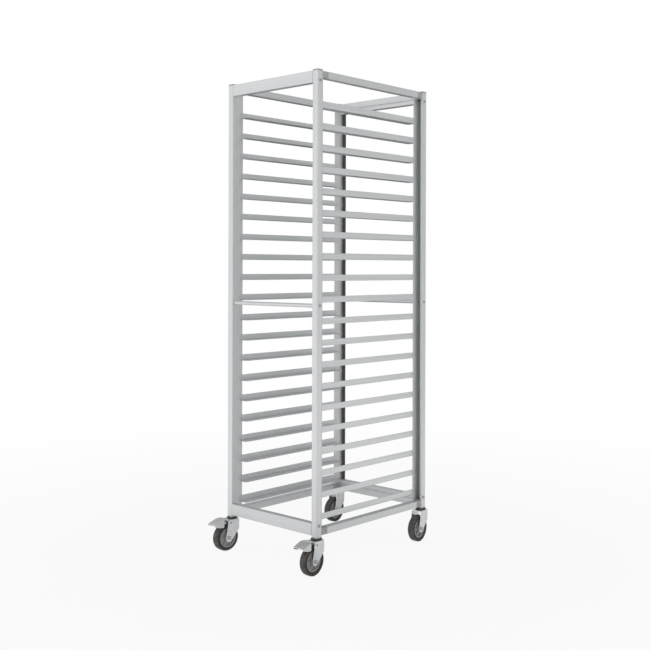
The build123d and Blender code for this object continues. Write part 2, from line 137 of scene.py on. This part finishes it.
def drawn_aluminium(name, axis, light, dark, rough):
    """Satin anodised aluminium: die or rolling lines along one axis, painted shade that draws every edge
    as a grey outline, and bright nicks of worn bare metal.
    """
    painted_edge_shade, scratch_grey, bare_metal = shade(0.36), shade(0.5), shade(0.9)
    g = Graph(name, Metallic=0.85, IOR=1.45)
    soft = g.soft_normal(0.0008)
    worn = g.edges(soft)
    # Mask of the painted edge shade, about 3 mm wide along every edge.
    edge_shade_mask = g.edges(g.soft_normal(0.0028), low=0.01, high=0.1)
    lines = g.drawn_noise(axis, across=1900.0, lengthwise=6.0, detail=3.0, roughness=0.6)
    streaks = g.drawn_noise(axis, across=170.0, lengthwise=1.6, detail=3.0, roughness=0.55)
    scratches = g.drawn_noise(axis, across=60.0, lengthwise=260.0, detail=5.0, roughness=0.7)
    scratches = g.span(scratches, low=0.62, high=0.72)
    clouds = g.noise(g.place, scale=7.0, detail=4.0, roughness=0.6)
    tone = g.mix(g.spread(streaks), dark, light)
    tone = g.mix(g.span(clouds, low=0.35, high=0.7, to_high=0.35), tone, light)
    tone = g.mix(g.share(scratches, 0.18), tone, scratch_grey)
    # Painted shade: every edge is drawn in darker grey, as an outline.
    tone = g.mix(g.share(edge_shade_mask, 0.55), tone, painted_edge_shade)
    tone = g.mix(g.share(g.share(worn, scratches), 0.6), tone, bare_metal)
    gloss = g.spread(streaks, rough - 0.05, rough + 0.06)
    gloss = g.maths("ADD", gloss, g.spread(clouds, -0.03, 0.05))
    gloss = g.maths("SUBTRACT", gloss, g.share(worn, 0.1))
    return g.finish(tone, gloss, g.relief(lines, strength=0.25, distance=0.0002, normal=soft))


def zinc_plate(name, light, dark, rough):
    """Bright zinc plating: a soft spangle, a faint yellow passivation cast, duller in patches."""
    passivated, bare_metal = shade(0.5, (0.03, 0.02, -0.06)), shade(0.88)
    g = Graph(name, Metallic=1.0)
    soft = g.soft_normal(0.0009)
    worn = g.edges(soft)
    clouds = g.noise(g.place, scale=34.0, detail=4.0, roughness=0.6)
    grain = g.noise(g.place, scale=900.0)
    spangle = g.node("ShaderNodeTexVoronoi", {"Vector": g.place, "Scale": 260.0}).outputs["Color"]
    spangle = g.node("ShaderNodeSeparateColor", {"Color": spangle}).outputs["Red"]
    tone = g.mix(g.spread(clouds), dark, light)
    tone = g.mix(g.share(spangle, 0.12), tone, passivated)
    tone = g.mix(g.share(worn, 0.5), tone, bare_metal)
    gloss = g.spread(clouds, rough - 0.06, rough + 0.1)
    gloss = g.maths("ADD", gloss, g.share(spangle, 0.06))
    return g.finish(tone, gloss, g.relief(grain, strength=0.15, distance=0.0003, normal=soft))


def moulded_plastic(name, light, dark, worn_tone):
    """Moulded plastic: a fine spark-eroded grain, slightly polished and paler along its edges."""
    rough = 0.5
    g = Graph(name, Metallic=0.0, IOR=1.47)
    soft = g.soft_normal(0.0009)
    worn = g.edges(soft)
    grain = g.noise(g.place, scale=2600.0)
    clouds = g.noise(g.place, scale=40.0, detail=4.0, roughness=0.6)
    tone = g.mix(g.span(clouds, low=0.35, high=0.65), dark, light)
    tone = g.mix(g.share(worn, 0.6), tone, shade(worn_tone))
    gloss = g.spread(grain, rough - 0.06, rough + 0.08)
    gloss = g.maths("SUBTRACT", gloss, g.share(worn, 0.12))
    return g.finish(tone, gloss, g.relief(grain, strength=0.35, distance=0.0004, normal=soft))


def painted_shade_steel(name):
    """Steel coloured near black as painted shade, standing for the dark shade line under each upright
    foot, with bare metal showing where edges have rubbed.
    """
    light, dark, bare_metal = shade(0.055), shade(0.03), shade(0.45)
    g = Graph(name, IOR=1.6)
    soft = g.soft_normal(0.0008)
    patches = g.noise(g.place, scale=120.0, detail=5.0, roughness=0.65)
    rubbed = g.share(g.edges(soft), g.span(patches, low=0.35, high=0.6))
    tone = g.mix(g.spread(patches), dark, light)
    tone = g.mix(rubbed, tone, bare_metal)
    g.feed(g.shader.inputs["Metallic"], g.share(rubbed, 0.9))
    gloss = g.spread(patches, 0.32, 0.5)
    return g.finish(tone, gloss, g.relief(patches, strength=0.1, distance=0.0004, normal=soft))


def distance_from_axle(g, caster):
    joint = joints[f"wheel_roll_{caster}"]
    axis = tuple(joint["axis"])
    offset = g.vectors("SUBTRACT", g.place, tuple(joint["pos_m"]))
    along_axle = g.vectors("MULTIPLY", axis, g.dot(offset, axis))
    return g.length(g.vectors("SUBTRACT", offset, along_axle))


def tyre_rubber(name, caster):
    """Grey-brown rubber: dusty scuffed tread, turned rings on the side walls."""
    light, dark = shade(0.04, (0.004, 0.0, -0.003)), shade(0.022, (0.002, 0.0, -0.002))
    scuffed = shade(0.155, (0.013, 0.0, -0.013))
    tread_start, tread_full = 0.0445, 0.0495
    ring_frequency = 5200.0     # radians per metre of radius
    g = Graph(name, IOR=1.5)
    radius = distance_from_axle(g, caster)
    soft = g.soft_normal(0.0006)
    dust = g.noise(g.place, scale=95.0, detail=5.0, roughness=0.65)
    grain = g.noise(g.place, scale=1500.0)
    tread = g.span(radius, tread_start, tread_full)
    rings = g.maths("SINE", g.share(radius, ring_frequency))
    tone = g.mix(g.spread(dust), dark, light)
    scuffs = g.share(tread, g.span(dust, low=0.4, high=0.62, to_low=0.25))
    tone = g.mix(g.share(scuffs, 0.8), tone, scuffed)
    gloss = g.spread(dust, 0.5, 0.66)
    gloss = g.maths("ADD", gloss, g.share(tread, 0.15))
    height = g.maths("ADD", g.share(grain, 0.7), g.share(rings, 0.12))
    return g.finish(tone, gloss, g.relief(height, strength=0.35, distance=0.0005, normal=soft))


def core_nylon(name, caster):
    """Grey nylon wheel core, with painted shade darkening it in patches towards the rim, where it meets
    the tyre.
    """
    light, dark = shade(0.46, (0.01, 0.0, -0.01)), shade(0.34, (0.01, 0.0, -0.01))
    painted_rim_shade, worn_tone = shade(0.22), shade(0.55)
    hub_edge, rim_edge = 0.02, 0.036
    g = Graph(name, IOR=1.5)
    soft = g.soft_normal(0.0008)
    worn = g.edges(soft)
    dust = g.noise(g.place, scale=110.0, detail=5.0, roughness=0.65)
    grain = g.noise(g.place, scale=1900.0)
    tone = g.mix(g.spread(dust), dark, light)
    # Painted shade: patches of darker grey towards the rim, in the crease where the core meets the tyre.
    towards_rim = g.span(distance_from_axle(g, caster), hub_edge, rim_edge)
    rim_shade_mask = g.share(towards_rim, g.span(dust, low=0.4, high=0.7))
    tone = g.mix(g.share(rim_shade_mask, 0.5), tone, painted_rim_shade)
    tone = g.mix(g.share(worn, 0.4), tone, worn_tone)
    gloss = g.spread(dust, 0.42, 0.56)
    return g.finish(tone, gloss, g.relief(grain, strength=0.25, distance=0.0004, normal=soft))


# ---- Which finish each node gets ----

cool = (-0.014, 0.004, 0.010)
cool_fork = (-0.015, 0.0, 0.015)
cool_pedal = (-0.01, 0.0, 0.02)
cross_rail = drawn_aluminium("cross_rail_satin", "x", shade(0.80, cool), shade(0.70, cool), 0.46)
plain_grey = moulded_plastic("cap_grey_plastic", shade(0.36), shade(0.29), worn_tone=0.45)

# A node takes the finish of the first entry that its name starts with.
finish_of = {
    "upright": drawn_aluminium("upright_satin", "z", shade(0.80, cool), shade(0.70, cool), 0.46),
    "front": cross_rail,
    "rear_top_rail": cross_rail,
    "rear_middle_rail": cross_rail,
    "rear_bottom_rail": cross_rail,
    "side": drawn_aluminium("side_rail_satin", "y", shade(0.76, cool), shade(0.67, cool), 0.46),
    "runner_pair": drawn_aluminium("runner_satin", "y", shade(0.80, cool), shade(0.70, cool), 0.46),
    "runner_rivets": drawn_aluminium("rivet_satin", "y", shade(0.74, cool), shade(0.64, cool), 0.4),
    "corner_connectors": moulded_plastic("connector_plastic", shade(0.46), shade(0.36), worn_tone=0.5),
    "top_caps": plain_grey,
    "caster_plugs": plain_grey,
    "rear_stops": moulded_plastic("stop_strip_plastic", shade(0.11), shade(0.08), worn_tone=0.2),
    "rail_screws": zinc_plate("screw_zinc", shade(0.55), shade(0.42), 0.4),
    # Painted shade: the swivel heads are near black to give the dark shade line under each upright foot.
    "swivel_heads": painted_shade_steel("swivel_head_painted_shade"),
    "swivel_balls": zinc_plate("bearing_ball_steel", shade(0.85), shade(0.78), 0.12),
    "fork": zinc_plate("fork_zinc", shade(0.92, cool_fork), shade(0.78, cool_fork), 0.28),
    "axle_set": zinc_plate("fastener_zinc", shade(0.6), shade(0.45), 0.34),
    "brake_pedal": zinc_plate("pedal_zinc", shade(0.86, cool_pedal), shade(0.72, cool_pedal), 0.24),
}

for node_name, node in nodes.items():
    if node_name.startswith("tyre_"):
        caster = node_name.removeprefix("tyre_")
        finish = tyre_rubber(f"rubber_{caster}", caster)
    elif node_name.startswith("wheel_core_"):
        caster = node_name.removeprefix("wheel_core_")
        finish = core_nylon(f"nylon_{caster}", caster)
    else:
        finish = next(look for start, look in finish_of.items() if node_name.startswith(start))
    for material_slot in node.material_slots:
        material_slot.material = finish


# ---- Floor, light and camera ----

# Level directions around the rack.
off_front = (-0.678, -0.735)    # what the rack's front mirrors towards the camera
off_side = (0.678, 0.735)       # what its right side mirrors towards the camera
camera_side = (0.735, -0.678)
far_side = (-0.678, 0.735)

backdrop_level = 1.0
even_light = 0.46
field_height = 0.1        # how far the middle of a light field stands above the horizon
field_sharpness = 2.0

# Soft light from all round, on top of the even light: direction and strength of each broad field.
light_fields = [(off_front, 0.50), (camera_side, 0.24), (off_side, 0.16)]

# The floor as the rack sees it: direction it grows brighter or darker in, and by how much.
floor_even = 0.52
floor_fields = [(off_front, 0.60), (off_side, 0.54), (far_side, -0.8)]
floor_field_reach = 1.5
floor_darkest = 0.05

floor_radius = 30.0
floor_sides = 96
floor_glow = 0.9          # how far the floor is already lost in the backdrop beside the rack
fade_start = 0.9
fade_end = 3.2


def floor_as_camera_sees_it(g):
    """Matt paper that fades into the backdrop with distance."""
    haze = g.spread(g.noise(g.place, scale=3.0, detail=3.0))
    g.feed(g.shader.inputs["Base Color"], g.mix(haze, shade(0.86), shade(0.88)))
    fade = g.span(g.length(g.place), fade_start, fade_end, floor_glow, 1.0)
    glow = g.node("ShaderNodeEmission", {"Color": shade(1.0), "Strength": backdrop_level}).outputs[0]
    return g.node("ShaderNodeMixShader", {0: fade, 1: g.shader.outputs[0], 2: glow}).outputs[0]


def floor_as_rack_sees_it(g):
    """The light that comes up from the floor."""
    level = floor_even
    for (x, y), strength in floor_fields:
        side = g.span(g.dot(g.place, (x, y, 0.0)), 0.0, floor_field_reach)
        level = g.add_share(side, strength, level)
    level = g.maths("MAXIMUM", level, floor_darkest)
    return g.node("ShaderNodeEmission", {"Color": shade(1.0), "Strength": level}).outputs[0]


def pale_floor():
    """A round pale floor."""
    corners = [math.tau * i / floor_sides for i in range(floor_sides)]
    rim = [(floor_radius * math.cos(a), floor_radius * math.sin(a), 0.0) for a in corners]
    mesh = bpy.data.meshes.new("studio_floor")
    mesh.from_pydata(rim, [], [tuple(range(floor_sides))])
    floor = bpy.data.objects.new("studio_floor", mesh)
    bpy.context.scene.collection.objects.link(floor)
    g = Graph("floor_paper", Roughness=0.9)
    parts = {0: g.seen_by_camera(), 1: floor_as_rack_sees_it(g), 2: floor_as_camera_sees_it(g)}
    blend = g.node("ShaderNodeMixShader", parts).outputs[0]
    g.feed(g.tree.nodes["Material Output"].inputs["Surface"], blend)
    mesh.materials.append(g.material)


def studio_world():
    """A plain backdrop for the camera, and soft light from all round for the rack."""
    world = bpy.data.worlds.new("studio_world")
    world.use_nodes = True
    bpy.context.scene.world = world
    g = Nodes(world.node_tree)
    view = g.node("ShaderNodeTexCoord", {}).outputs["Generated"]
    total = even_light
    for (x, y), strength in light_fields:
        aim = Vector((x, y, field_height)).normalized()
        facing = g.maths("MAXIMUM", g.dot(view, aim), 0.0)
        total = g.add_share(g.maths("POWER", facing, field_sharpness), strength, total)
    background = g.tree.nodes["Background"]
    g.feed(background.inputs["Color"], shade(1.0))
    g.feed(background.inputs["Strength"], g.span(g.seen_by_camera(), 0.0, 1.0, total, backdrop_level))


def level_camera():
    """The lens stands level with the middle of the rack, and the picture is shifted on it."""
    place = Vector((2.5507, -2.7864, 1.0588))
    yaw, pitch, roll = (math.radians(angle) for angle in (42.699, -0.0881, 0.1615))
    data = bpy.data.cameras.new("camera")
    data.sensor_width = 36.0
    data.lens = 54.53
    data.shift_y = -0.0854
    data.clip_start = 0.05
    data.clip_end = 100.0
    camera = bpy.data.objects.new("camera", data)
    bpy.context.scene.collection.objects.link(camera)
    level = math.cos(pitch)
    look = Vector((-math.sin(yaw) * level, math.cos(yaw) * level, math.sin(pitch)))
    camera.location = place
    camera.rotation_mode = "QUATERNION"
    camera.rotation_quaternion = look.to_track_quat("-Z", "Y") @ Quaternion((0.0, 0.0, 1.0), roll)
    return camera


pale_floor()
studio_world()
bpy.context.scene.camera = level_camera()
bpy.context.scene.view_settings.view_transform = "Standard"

▶ AIM OF THE EXERCISE
Copy every line above in which the string "scene" shows up.

▶ TASK RESPONSE
The build123d and Blender code for this object continues. Write part 2, from line 137 of scene.py on. This part finishes it.
    bpy.context.scene.collection.objects.link(floor)
    bpy.context.scene.world = world
    bpy.context.scene.collection.objects.link(camera)
bpy.context.scene.camera = level_camera()
bpy.context.scene.view_settings.view_transform = "Standard"